What is expected:
Set down all of the data exactly as it appears.

Dataset section:
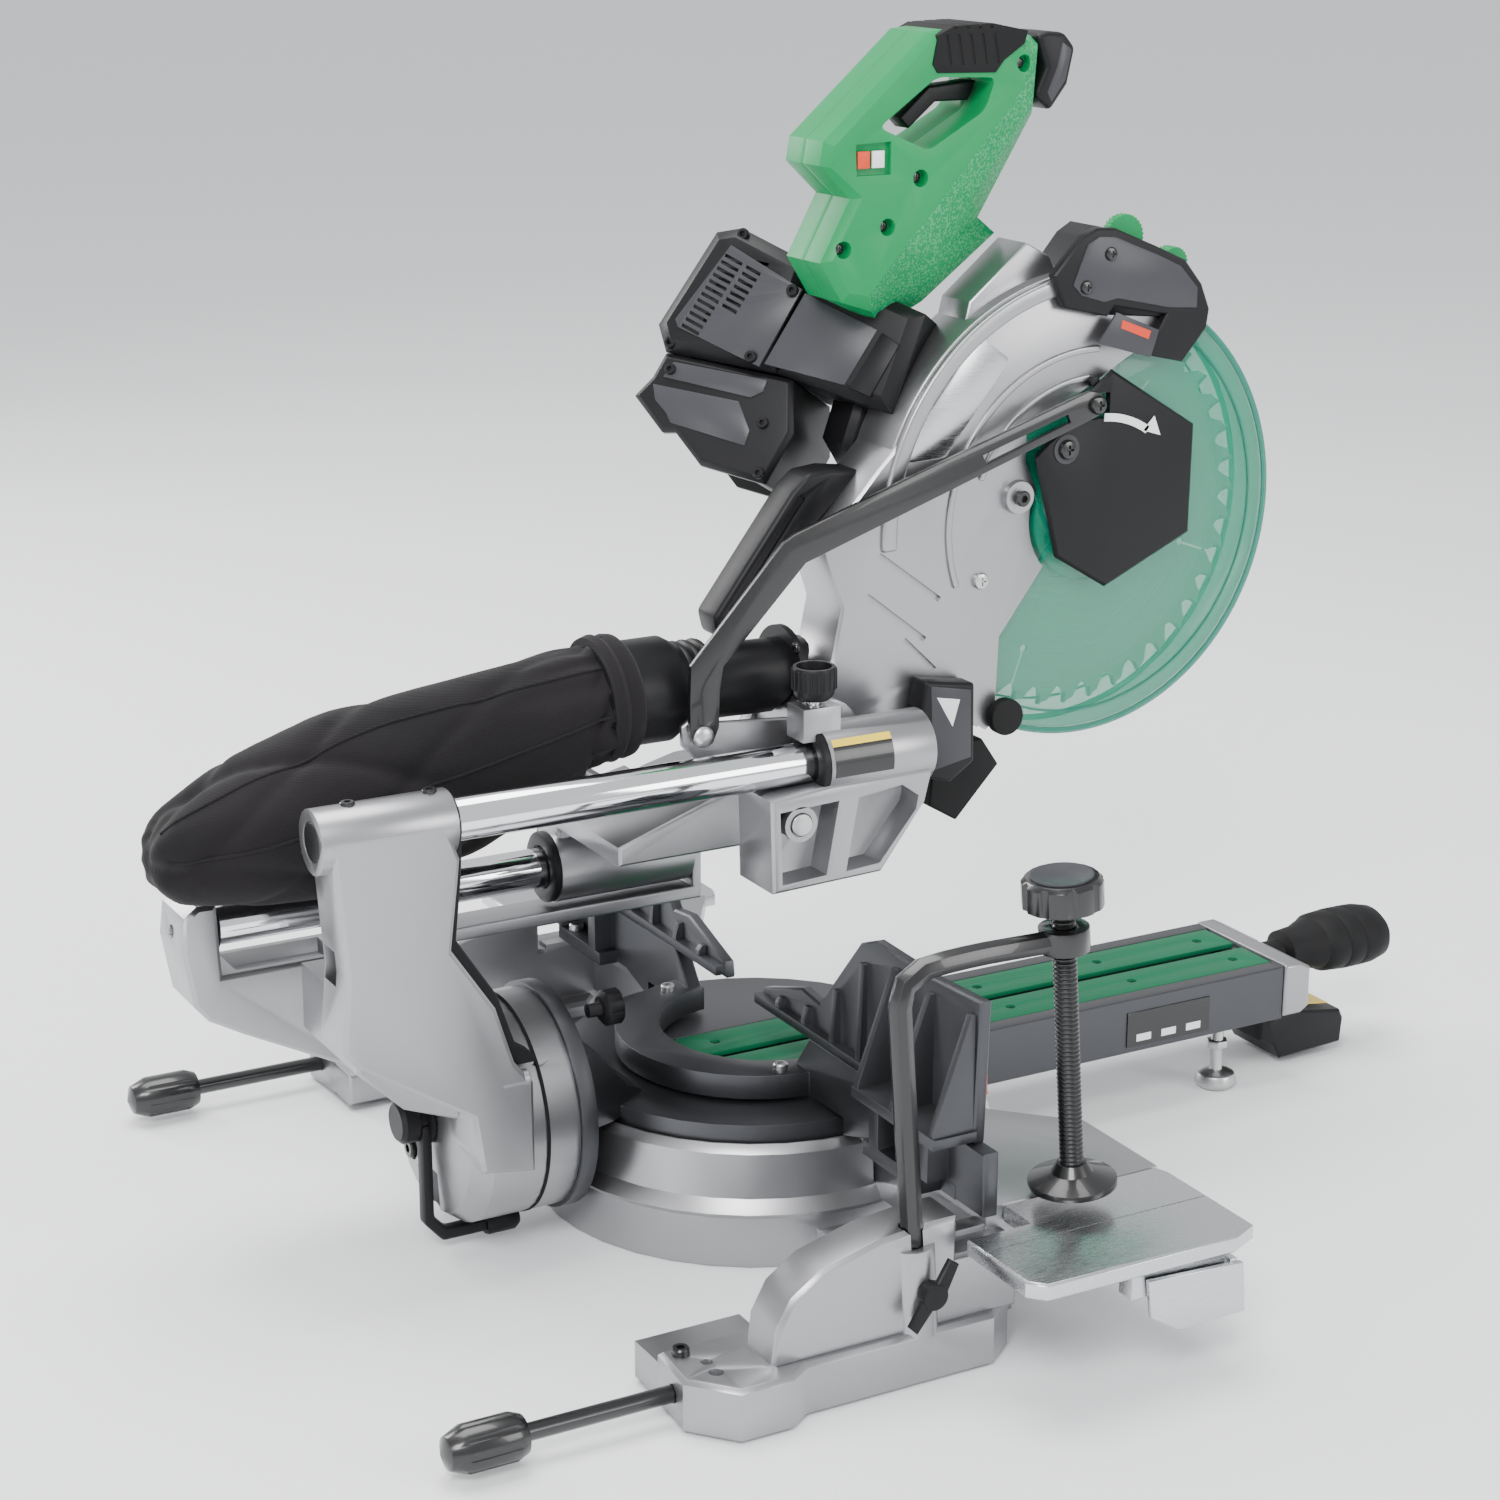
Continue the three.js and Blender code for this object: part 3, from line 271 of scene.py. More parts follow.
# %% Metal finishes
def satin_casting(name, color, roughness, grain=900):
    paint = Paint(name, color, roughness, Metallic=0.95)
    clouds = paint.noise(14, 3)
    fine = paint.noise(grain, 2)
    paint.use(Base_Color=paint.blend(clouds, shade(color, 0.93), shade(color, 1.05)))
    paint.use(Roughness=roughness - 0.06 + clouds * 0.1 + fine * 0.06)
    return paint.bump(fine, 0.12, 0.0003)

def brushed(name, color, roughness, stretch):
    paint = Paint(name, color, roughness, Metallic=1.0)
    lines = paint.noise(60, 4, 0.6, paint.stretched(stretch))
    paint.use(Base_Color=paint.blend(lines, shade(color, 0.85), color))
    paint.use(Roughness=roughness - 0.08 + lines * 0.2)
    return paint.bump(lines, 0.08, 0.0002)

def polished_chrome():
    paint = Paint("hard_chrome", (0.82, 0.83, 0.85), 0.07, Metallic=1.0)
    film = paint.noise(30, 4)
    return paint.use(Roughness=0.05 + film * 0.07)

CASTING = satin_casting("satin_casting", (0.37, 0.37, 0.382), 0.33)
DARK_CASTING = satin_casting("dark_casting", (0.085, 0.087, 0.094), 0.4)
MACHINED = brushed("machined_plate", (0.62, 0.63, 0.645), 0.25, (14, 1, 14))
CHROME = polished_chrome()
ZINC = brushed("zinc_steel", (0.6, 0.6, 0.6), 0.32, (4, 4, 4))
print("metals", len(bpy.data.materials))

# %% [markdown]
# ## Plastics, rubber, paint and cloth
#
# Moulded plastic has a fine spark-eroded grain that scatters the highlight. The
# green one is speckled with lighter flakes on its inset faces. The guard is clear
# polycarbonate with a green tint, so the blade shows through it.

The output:
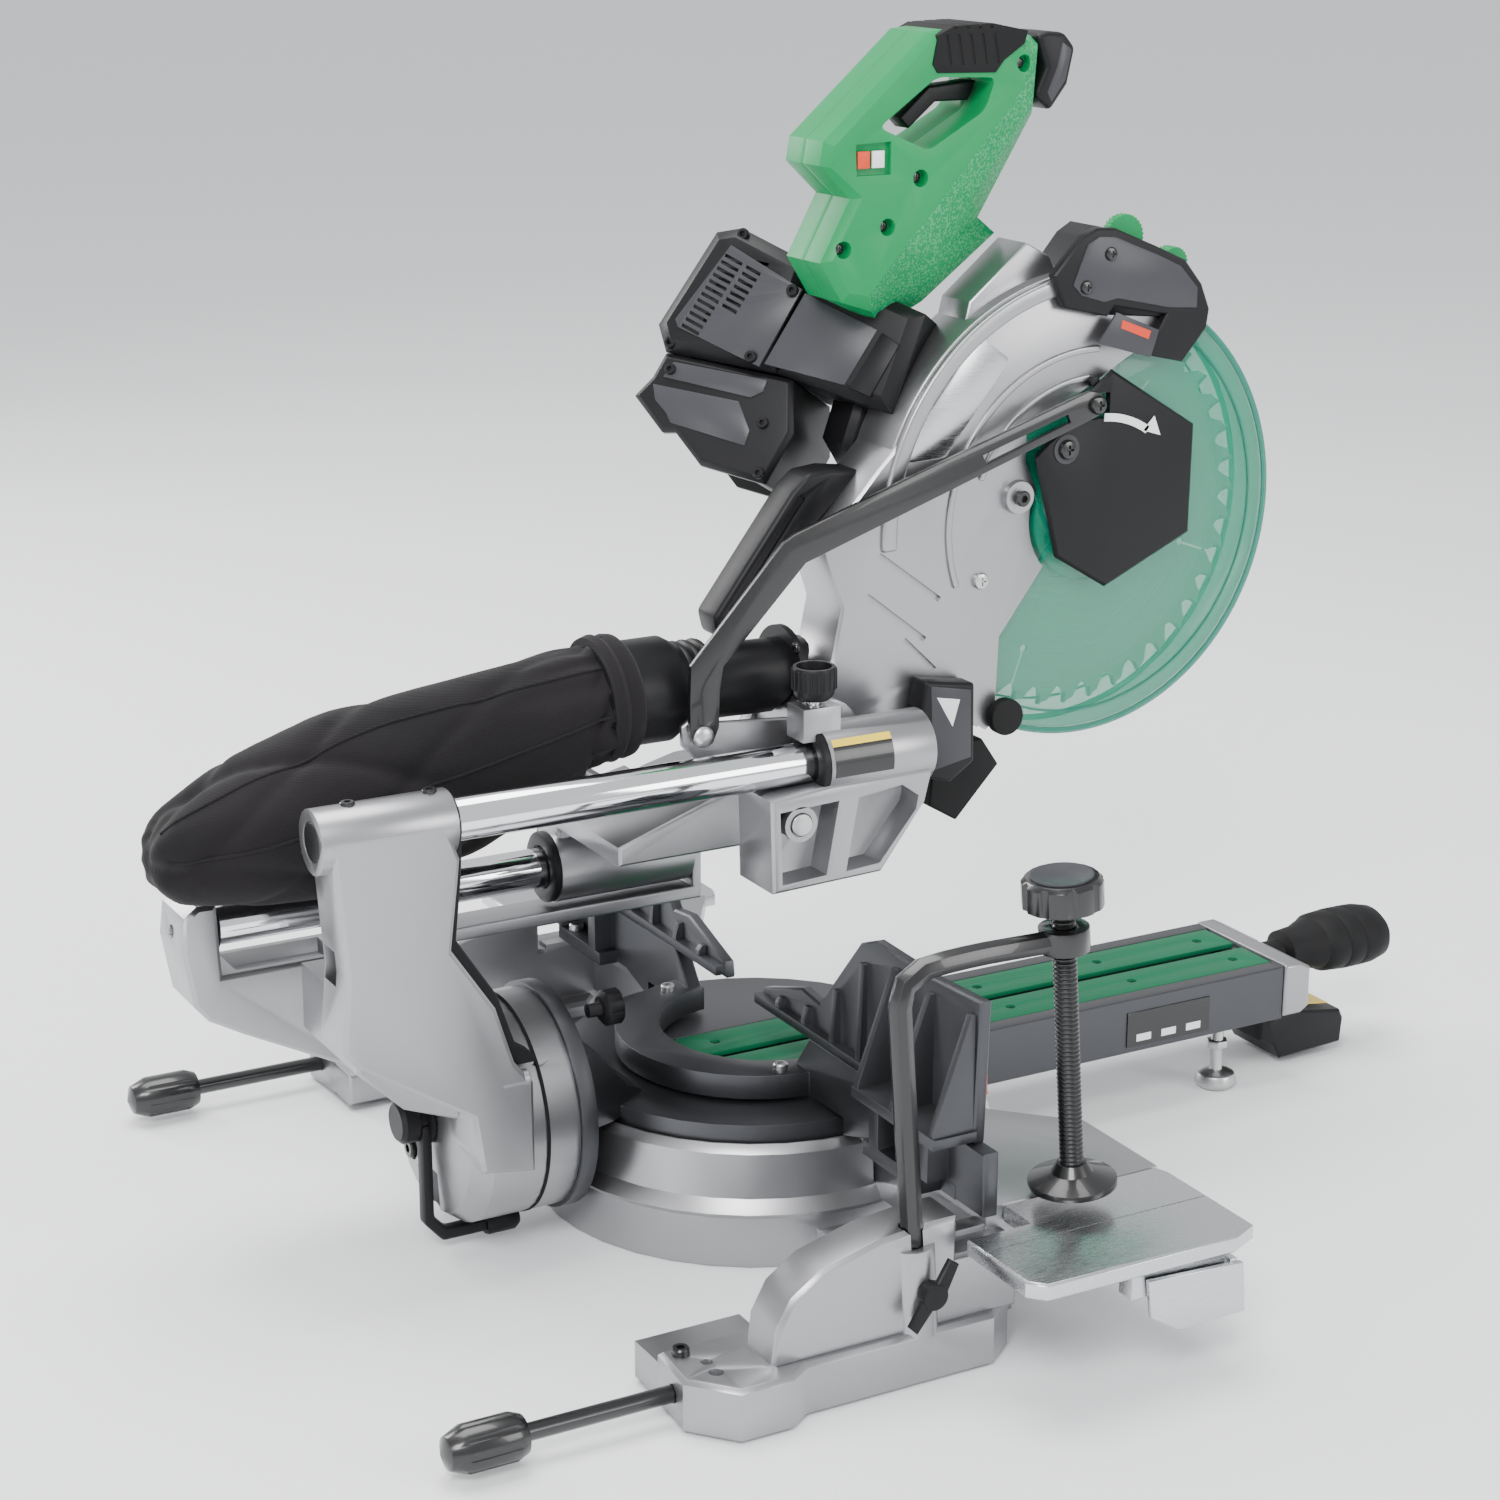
Continue the three.js and Blender code for this object: part 3, from line 271 of scene.py. More parts follow.
# %% Metal finishes
def satin_casting(name, color, roughness, grain=900):
    paint = Paint(name, color, roughness, Metallic=0.95)
    clouds = paint.noise(14, 3)
    fine = paint.noise(grain, 2)
    paint.use(Base_Color=paint.blend(clouds, shade(color, 0.93), shade(color, 1.05)))
    paint.use(Roughness=roughness - 0.06 + clouds * 0.1 + fine * 0.06)
    return paint.bump(fine, 0.12, 0.0003)

def brushed(name, color, roughness, stretch):
    paint = Paint(name, color, roughness, Metallic=1.0)
    lines = paint.noise(60, 4, 0.6, paint.stretched(stretch))
    paint.use(Base_Color=paint.blend(lines, shade(color, 0.85), color))
    paint.use(Roughness=roughness - 0.08 + lines * 0.2)
    return paint.bump(lines, 0.08, 0.0002)

def polished_chrome():
    paint = Paint("hard_chrome", (0.82, 0.83, 0.85), 0.07, Metallic=1.0)
    film = paint.noise(30, 4)
    return paint.use(Roughness=0.05 + film * 0.07)

CASTING = satin_casting("satin_casting", (0.37, 0.37, 0.382), 0.33)
DARK_CASTING = satin_casting("dark_casting", (0.085, 0.087, 0.094), 0.4)
MACHINED = brushed("machined_plate", (0.62, 0.63, 0.645), 0.25, (14, 1, 14))
CHROME = polished_chrome()
ZINC = brushed("zinc_steel", (0.6, 0.6, 0.6), 0.32, (4, 4, 4))
print("metals", len(bpy.data.materials))

# %% [markdown]
# ## Plastics, rubber, paint and cloth
#
# Moulded plastic has a fine spark-eroded grain that scatters the highlight. The
# green one is speckled with lighter flakes on its inset faces. The guard is clear
# polycarbonate with a green tint, so the blade shows through it.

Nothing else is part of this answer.